Technology company Huawei Digital Power has been awarded a contract to build what is claimed to be the world’s largest battery energy storage system in Saudi Arabia.
Huawei will be partnering with Chinese construction and engineering company SEPCO111 to deliver the energy storage system as part of the Red Sea Project.
The project will include the integration of the storage system with a 400MW solar PV plant that is being developed by Saudi Arabia-based utility ACWA Power.
Huawei says it will leverage its experience gained in more than 8GWh of energy storage systems deployed, to install the digital technologies required to optimise the management of the integrated solar PV battery storage plant.

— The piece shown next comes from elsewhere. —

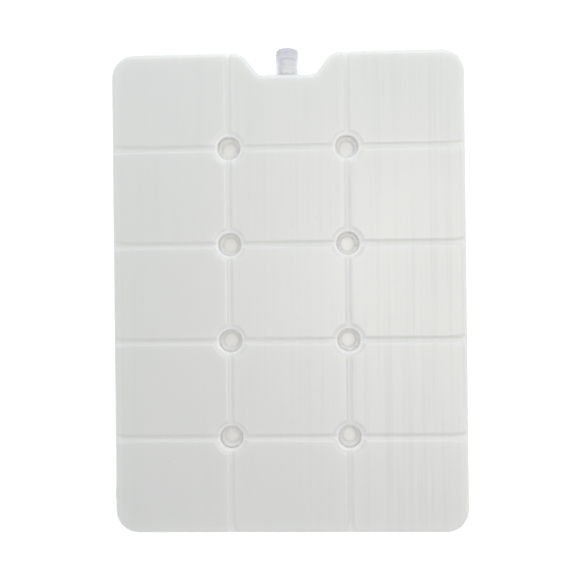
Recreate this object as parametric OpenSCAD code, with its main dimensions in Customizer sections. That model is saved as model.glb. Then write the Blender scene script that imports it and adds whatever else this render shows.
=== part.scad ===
// Reusable ice pack: a blow-moulded plate of pads with kiss-off wells and a capped filling neck.
// The plate lies on its back face. X runs across it, Y towards the neck and Z up through it.

/* [Plate] */
// Width across the columns of pads
plate_w = 300; // [260:1:360]
// Length of the plate, without the neck
plate_l = 408; // [360:1:480]
// Thickness from face to face
plate_t = 30; // [26:0.5:36]
// Radius of the four corners, seen from above
corner_r = 20; // [16:0.5:30]
// Radius of the rolled edge round both faces
edge_r = 4.5; // [3:0.5:7]
// How far each half of the edge leans in, from the parting ridge to its rolled edge
side_draft = 0.5; // [0:0.1:1]
// How far the parting ridge stands out of the edge
seam_h = 0.4; // [0.2:0.1:0.8]
// Width of the parting ridge
seam_w = 1.6; // [1:0.2:2.4]

/* [Pads] */
// Columns of pads
columns = 3; // [2:1:4]
// Rows of pads
rows = 5; // [3:1:6]
// Width of the flat floor of the groove between two pads
groove_floor_w = 1.6; // [1:0.2:5]
// Width of the rounded flank on each side of that floor
groove_flank_w = 2.4; // [1.5:0.1:4]
// Depth of the groove
groove_d = 1.8; // [1:0.1:2.6]
// How much wider the groove is on each side where it runs out over the edge
flare_w = 2.6; // [1:0.2:4]
// Length over which it widens
flare_l = 9; // [6:0.5:14]

/* [Wells] */
// Diameter of the well at its lip
rim_d = 20.6; // [16:0.2:24]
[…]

The project will be sited in NEOM, a cross-border city in the Tabuk Province of northwestern Saudi Arabia. The Saudi government is developing renewable energy and advanced digital technologies to make NEOM a smart city technology hub.
The award of the contract represents a significant milestone in Saudi Arabia and the Middle East’s energy transition.

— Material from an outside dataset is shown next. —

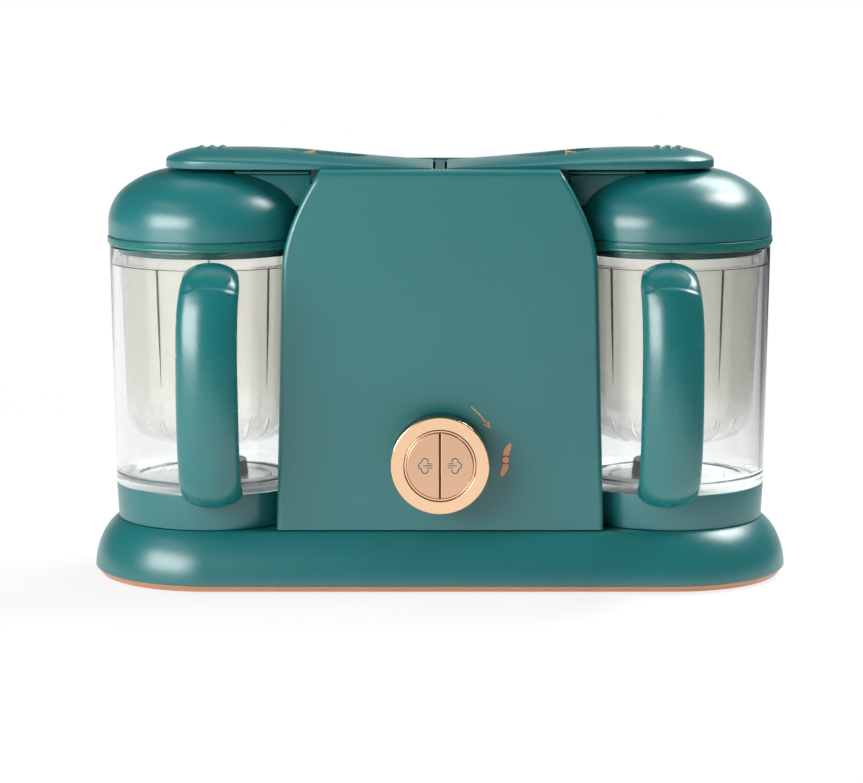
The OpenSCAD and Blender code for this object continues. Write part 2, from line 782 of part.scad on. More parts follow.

The integration of energy storage with renewable energy and their increased deployment is expected to help play a key role in economic development and in environmental sustainability. For instance, with Saudi Arabia heavily relying on oil and gas as its main source of energy and economic development, moving to renewables is expected to prepare the Saudi economy for future business models which will be reliant on clean energy resources.
The transition also ensures consumers are provided with clean and affordable electricity.

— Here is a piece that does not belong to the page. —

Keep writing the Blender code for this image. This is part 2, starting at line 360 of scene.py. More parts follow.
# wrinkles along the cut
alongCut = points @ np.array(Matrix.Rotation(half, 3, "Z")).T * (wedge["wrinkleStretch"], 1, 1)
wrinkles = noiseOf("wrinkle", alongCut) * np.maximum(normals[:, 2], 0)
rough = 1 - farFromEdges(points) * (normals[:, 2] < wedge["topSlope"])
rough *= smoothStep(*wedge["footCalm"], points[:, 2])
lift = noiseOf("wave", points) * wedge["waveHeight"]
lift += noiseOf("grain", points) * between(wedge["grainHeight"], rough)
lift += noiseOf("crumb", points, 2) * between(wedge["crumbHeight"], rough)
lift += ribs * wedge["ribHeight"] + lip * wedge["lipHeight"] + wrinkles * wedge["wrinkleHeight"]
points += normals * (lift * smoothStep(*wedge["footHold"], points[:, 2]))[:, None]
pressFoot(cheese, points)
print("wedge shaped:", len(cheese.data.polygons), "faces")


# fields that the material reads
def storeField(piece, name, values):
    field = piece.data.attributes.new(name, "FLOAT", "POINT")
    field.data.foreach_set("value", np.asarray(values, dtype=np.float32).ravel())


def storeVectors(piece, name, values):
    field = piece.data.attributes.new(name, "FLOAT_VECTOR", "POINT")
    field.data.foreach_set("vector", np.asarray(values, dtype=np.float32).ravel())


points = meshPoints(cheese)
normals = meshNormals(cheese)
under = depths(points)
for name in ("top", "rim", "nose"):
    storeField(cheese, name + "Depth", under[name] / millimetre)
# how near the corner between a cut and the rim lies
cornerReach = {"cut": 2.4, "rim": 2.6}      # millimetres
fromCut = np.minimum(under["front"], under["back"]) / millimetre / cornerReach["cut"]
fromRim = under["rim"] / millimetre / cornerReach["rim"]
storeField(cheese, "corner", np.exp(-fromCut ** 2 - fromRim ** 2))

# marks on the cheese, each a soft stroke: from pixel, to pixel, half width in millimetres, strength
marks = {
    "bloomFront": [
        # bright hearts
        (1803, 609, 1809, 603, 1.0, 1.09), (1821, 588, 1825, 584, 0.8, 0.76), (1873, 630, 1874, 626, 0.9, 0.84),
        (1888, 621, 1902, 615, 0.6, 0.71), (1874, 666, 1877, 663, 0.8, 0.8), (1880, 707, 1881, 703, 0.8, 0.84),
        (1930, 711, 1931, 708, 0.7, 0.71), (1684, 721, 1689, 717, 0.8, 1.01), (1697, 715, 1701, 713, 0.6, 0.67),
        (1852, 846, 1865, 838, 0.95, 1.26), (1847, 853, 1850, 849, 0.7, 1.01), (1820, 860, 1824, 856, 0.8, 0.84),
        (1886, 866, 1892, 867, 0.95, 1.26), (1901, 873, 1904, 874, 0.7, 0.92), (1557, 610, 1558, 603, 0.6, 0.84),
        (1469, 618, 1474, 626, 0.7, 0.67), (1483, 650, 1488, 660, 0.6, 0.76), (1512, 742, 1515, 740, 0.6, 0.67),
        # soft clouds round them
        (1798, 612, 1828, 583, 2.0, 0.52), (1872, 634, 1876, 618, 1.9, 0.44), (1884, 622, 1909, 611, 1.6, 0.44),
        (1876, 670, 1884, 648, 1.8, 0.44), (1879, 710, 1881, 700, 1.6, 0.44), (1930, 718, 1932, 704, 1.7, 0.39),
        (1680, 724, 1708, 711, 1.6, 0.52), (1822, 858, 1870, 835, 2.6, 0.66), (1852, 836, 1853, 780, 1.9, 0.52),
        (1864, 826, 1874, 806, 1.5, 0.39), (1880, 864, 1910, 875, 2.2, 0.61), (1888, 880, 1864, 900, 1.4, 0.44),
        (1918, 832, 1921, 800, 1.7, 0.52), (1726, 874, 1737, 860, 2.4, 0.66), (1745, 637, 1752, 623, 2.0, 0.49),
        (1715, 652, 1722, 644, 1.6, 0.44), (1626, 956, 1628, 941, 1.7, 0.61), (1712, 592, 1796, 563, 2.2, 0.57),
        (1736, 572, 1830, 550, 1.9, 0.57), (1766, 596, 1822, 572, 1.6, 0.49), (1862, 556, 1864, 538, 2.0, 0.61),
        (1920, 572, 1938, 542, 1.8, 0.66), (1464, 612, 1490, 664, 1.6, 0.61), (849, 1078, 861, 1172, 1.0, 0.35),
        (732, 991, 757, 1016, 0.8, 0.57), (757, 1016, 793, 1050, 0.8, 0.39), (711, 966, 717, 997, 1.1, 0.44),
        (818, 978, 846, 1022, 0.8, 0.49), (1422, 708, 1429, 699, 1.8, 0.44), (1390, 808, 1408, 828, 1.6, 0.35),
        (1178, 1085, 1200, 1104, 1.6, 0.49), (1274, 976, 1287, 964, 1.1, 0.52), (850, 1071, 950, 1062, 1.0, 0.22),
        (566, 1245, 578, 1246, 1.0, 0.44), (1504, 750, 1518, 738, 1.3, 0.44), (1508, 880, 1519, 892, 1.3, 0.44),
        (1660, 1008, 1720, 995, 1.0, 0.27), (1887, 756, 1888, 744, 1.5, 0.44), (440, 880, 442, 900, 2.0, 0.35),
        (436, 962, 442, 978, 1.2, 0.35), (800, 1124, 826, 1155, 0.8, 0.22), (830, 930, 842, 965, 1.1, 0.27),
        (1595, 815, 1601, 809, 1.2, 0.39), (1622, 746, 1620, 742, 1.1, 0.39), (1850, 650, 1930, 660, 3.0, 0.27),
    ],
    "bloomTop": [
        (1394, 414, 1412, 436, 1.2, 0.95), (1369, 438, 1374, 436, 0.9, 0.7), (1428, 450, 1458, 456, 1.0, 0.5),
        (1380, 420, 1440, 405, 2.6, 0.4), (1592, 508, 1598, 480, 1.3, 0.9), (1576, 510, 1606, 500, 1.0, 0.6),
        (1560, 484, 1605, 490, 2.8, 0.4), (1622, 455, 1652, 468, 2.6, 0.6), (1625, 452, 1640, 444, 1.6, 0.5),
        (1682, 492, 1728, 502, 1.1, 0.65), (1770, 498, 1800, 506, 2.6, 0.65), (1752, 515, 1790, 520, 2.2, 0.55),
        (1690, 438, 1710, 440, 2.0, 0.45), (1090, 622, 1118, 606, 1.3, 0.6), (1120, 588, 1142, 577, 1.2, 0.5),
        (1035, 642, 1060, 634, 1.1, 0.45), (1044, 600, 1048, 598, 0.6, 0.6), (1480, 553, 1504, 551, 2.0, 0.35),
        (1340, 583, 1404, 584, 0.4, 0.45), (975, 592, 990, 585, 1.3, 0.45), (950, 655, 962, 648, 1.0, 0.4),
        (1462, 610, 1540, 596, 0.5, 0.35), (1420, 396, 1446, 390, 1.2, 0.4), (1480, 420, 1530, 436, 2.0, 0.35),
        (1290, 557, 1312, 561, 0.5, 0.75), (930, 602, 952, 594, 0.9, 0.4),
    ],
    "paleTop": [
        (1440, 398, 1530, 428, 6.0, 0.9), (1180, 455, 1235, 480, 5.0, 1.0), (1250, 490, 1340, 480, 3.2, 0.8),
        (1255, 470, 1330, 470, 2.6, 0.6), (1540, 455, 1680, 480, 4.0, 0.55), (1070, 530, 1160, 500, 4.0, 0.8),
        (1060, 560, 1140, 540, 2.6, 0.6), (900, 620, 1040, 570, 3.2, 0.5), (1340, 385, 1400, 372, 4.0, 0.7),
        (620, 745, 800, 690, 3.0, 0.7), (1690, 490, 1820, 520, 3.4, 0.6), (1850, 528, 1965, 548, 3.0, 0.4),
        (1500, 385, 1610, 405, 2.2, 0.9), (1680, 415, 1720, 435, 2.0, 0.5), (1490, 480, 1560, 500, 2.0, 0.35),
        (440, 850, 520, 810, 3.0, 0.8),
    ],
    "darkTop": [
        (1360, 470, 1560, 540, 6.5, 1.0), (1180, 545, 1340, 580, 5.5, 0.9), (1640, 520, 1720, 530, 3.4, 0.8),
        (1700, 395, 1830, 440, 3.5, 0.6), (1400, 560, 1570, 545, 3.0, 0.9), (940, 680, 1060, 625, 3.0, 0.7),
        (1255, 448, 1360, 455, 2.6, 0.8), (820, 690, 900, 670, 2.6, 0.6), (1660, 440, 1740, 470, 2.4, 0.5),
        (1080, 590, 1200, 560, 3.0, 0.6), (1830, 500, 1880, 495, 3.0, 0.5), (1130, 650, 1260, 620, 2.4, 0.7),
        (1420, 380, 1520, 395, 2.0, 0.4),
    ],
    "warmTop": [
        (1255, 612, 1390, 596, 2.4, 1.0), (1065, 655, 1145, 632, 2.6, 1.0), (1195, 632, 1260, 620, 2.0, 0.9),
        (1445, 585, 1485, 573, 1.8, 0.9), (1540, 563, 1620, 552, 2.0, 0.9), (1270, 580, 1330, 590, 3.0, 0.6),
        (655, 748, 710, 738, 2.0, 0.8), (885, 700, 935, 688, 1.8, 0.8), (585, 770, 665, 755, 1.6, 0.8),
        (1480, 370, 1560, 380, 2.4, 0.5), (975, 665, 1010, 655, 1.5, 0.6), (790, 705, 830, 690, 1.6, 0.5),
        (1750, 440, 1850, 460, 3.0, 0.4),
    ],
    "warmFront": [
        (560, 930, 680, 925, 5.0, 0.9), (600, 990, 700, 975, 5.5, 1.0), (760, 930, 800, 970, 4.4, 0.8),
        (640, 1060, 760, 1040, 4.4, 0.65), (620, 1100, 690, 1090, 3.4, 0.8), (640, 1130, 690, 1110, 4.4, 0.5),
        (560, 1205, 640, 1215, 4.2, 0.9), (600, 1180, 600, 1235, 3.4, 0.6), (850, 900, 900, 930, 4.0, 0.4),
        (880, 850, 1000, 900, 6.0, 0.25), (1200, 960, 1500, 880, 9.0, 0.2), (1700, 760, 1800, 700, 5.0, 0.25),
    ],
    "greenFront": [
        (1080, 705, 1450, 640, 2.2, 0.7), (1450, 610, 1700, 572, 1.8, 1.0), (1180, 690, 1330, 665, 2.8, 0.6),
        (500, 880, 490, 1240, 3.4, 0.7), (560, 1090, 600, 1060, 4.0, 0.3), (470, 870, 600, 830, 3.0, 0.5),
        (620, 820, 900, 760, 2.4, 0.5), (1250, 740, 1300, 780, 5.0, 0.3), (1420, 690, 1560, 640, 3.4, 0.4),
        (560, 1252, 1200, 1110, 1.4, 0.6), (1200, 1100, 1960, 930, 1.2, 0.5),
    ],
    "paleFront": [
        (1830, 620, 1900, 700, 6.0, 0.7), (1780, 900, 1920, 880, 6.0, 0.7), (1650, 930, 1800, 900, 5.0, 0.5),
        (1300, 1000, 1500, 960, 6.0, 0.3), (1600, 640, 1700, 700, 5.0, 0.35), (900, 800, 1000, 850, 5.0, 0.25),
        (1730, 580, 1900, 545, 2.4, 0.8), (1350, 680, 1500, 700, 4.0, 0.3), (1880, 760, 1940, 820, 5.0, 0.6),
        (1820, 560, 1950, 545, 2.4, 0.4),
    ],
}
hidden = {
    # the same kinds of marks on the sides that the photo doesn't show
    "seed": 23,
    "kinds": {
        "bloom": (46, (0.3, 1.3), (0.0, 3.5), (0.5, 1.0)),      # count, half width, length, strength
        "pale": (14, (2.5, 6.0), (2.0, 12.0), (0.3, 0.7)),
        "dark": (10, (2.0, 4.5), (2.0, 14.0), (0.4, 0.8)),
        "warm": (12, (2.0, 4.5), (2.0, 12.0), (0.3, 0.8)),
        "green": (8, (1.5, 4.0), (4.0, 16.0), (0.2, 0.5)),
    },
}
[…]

The Dubai Electricity and Water Authority (DEWA) is another example of a utility based in the Middle East that is leveraging energy storage to diversify its energy mix and expand its portfolio of renewables. DEWA is developing a 1.21MW/8.61MWh energy storage system using Tesla lithium-ion batteries at the Mohammed bin Rashid Al Maktoum Solar Park.
HE Saeed Mohammed Al Tayer, MD & CEO of DEWA, said energy storage “…supports our efforts to achieve the Dubai Clean Energy Strategy 2050, which aims to provide 75% of Dubai’s total power capacity from clean energy sources by 2050…”
Another significant milestone achieved in the Middle East in speeding up the energy transition includes the award of a contract for the development of the first-ever large-scale HVDC power line that will interconnect the Middle East and North Africa. The Saudi Electricity Company and the Egyptian Electricity Transmission Company have selected Hitachi Energy to develop the interconnector that will enable renewable energy transportation between Egypt and Saudi Arabia.